We are not overlooking the fact that the Commonwealth Edison Company is vitally and legitimately interested in any reorganization of the debtor. It has sold electric current and rendered other services to the debtor for which it has not been fully paid. It has large claims which it is anxious to satisfy. It is justified in its efforts to realize the largest possible dividends on its claims and its stock. It is likewise probably interested in securing the highest possible rate for the electrical current which it sells to the debtor.Its large interests, however, are not higher than the interests of others who have either unsecured or securied claims upon which no interest has been paid for years. Surely its claim, although large, is small compared to the other creditors whose claims aggregate some $80,000,000, most of which has already gone with the wind. The fact that the holders of these claims are scattered and the claimants numerous does not lessen, but perhaps emphasizes, the importance of selecting trustees and counsel whose independence (so far as Commonwealth Edison is concerned) inspires confidence instead of distrust and suspicion.

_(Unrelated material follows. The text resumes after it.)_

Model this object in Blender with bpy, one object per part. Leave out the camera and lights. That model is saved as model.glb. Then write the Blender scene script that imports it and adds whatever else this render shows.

The interest of Commonwealth Edison, as well as that of others, will be promoted by an acceptance of a fair plan, and the chances of that plan being promptly accepted are better, if those who sponser it are backed by personal disinterestedness and a sincere loyalty to the cause of a just and fair reorganization.
Our conclusion is that Schuyler, Weinfeld & Hennessy were not qualified under Order 44 in bankruptcy of the Supreme Court and Rule 8 of the District Court to act as attorneys for Sprague, as trustee of the debtor, and the latter's petition for the former's employment must be denied.
The order is reversed, and the cause is remanded for further proceedings.